> What is required: Write out exactly the lines from the line with "front, label, sticker);" through the line with "REEL_RADIUS = 110", including both, and nothing more.
>> Begin
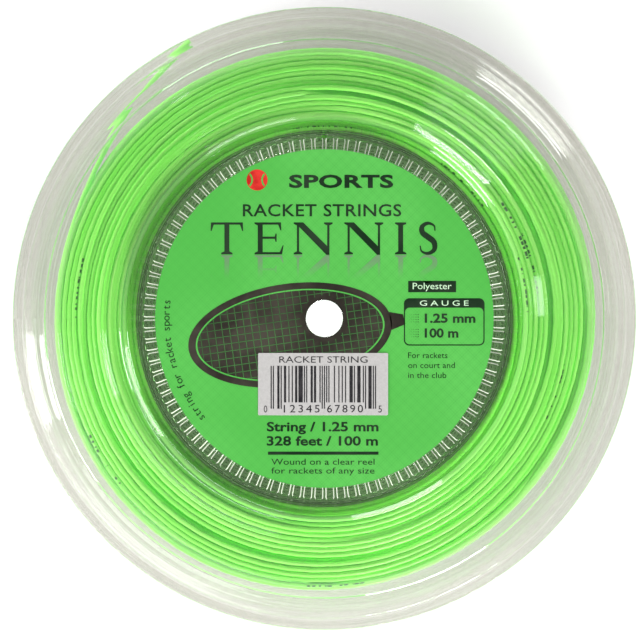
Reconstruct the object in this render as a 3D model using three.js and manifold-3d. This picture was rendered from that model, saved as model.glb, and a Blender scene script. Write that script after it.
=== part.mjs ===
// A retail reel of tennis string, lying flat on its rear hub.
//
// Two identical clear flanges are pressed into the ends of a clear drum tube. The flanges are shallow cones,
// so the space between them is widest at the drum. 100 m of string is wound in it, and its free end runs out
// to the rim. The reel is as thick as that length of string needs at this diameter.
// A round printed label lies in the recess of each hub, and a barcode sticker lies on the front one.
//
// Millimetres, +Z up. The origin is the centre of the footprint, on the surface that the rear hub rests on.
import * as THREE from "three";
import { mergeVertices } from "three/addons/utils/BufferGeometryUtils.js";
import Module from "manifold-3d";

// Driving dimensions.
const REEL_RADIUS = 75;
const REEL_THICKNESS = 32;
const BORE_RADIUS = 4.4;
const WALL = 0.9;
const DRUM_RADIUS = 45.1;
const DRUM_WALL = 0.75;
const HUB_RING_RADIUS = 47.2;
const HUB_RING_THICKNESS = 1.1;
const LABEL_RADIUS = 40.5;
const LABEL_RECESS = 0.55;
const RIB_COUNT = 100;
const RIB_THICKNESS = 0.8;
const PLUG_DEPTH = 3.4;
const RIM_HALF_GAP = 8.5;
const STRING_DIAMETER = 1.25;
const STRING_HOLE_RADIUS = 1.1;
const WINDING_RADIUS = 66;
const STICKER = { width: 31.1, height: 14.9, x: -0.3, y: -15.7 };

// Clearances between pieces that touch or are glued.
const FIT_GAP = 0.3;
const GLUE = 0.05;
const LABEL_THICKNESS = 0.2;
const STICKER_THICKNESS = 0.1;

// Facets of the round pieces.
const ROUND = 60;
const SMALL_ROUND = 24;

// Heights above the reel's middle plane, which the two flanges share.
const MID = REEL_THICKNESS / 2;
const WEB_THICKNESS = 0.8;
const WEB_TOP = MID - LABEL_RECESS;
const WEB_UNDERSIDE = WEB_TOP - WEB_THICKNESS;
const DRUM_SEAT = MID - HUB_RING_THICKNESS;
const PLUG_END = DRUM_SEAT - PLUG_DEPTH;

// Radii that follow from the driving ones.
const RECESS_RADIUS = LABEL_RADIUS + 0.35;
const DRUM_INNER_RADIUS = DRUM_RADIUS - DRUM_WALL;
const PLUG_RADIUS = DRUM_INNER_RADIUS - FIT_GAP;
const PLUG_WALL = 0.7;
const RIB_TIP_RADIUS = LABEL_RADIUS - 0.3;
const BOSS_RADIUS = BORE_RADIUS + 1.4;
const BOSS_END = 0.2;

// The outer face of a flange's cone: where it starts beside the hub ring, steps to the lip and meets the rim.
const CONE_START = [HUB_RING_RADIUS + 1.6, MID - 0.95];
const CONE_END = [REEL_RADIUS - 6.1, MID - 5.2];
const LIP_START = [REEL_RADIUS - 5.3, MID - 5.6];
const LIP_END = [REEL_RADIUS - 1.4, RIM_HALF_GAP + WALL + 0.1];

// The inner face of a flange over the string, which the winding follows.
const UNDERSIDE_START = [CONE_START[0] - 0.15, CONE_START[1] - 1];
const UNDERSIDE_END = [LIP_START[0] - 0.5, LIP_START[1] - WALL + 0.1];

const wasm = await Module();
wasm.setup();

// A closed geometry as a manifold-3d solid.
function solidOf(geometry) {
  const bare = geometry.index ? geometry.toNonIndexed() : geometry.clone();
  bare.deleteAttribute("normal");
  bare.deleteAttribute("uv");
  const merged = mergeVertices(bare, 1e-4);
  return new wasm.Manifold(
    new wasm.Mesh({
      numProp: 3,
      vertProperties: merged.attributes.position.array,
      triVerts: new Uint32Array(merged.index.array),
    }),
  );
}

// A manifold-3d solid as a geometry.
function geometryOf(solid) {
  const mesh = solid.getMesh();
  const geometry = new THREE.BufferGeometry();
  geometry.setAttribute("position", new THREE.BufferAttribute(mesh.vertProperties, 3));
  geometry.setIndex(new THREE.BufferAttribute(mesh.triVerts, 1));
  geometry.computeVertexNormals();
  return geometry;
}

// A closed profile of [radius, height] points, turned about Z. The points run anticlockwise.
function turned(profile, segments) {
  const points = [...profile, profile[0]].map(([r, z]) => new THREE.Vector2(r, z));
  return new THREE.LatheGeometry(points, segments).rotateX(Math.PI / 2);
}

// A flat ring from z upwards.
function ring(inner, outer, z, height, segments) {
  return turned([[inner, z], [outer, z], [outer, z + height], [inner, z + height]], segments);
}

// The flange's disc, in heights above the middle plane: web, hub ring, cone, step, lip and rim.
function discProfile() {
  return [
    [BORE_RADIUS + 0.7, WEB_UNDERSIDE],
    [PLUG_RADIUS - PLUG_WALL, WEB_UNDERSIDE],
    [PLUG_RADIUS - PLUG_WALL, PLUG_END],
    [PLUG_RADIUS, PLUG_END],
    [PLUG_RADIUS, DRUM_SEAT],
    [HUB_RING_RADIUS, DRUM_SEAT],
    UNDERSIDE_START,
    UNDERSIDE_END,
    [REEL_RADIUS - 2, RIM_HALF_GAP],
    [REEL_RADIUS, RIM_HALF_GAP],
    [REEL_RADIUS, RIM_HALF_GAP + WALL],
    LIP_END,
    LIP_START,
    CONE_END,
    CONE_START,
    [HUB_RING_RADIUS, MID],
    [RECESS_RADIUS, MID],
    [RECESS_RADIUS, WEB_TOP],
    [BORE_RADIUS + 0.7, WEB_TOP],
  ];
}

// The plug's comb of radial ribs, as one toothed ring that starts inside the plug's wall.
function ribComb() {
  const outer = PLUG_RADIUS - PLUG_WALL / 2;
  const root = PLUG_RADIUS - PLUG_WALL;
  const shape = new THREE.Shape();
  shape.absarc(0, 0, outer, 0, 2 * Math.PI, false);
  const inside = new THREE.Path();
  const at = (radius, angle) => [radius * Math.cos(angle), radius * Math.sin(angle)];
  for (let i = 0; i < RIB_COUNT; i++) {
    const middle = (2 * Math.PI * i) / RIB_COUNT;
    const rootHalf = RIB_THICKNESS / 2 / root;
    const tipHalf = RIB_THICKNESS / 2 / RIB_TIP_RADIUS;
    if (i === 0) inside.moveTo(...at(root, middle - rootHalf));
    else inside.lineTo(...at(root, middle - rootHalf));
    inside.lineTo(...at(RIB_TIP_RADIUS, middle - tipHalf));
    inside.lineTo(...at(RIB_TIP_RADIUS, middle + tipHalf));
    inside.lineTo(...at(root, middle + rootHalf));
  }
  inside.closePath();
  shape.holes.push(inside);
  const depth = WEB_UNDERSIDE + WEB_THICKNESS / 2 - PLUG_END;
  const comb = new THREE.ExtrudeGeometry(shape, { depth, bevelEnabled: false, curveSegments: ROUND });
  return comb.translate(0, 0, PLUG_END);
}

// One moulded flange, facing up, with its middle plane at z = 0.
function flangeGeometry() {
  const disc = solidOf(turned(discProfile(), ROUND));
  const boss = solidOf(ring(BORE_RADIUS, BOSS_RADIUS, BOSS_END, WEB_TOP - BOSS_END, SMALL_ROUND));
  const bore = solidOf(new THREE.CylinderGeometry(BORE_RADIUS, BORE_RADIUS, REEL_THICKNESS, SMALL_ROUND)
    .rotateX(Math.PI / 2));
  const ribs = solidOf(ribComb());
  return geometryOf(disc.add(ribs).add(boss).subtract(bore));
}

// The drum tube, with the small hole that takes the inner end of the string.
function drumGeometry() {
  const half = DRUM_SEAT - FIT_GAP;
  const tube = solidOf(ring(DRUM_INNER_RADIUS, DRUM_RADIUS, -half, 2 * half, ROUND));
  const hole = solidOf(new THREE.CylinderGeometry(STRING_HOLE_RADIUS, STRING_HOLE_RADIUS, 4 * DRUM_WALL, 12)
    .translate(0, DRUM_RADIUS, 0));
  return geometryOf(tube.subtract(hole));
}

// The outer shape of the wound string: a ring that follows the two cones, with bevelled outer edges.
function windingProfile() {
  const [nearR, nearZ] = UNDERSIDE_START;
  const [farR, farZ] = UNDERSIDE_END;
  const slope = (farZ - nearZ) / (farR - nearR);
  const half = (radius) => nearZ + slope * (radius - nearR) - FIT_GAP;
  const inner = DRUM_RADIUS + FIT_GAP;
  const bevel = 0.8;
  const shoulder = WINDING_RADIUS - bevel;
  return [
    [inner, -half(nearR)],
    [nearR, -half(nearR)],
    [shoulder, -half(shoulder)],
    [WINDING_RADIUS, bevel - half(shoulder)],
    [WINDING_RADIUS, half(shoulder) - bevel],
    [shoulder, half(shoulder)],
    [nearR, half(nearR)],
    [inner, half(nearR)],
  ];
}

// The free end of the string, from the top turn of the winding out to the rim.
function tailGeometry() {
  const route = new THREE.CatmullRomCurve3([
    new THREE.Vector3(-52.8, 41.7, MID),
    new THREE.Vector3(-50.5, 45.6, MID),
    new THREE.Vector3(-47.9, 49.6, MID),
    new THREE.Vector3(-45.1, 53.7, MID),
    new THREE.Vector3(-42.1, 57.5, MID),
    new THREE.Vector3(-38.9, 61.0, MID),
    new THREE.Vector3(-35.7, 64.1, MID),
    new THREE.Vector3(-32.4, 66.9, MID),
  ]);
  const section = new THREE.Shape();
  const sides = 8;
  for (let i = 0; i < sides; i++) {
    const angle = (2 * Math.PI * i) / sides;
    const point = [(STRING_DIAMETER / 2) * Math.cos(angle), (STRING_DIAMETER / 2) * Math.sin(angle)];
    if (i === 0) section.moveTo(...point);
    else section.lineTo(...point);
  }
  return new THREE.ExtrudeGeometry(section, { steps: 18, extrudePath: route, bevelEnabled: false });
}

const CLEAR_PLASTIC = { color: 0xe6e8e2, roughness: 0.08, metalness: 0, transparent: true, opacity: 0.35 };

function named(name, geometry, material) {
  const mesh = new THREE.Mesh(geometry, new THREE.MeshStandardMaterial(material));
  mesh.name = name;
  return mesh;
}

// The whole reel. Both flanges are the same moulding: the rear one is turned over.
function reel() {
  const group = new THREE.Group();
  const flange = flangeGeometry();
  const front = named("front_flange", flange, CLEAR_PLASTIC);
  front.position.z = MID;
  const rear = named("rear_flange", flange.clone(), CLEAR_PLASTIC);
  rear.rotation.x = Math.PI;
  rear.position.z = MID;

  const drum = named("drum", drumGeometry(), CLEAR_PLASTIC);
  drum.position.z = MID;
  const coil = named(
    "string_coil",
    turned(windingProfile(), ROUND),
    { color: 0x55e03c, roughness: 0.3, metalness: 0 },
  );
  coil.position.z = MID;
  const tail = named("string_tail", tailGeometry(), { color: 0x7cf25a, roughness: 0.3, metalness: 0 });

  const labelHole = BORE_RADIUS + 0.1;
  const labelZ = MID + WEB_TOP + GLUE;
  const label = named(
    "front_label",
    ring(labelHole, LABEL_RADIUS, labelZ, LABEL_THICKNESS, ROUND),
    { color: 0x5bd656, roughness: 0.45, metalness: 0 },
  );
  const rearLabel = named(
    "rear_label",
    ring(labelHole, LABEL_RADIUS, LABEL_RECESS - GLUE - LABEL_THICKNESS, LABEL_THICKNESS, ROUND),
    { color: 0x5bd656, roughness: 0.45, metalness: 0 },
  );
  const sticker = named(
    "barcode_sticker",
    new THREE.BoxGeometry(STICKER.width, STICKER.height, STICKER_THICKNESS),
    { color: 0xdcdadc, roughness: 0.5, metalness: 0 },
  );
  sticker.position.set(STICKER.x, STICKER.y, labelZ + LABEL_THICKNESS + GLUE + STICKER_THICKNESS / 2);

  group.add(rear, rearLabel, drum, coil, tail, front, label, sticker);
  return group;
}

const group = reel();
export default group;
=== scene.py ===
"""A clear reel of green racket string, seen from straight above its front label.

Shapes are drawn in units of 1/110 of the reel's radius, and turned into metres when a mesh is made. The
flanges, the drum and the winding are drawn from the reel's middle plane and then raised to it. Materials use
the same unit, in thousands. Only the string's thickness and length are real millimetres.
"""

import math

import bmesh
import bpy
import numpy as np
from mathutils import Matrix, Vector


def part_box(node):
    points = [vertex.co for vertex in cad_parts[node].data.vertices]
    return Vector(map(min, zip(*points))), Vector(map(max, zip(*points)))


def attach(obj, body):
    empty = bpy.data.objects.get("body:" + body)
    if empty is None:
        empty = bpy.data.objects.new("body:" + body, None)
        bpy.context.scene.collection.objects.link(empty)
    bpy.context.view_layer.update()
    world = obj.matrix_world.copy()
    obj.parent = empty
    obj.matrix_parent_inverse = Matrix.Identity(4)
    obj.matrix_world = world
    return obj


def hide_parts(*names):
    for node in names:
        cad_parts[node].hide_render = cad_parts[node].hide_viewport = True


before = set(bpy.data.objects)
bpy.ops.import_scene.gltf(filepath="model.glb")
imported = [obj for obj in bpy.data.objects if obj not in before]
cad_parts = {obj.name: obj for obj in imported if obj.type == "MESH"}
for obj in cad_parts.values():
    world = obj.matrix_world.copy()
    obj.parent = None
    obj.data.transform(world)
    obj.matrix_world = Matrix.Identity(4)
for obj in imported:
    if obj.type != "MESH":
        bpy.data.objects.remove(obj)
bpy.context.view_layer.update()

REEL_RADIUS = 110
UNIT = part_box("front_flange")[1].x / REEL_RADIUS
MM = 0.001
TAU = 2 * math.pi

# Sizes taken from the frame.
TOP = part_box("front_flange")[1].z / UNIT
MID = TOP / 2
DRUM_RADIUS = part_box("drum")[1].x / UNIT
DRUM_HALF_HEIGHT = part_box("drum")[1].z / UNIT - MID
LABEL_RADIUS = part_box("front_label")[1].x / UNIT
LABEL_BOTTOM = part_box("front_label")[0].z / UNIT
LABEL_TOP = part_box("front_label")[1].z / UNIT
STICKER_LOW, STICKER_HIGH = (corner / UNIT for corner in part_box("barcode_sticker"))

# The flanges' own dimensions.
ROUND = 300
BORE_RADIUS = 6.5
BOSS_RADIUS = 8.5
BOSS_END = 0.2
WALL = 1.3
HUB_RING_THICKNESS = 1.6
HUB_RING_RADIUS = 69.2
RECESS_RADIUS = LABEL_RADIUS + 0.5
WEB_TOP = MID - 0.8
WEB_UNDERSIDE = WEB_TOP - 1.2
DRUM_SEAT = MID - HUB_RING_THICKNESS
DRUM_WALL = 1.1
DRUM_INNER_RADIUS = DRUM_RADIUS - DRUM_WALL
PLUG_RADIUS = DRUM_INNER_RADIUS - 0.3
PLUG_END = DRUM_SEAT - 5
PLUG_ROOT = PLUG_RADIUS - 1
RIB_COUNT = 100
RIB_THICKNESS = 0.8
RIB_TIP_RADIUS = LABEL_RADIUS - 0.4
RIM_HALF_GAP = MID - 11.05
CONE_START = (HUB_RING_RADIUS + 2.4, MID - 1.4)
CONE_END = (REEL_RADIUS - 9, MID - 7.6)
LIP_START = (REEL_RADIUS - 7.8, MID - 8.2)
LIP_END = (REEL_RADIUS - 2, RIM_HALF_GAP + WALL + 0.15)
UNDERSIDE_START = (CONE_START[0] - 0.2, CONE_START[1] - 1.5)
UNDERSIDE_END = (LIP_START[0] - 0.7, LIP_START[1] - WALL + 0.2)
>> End
> Result below:
  group.add(rear, rearLabel, drum, coil, tail, front, label, sticker);
  return group;
}

const group = reel();
export default group;
=== scene.py ===
"""A clear reel of green racket string, seen from straight above its front label.

Shapes are drawn in units of 1/110 of the reel's radius, and turned into metres when a mesh is made. The
flanges, the drum and the winding are drawn from the reel's middle plane and then raised to it. Materials use
the same unit, in thousands. Only the string's thickness and length are real millimetres.
"""

import math

import bmesh
import bpy
import numpy as np
from mathutils import Matrix, Vector


def part_box(node):
    points = [vertex.co for vertex in cad_parts[node].data.vertices]
    return Vector(map(min, zip(*points))), Vector(map(max, zip(*points)))


def attach(obj, body):
    empty = bpy.data.objects.get("body:" + body)
    if empty is None:
        empty = bpy.data.objects.new("body:" + body, None)
        bpy.context.scene.collection.objects.link(empty)
    bpy.context.view_layer.update()
    world = obj.matrix_world.copy()
    obj.parent = empty
    obj.matrix_parent_inverse = Matrix.Identity(4)
    obj.matrix_world = world
    return obj


def hide_parts(*names):
    for node in names:
        cad_parts[node].hide_render = cad_parts[node].hide_viewport = True


before = set(bpy.data.objects)
bpy.ops.import_scene.gltf(filepath="model.glb")
imported = [obj for obj in bpy.data.objects if obj not in before]
cad_parts = {obj.name: obj for obj in imported if obj.type == "MESH"}
for obj in cad_parts.values():
    world = obj.matrix_world.copy()
    obj.parent = None
    obj.data.transform(world)
    obj.matrix_world = Matrix.Identity(4)
for obj in imported:
    if obj.type != "MESH":
        bpy.data.objects.remove(obj)
bpy.context.view_layer.update()

REEL_RADIUS = 110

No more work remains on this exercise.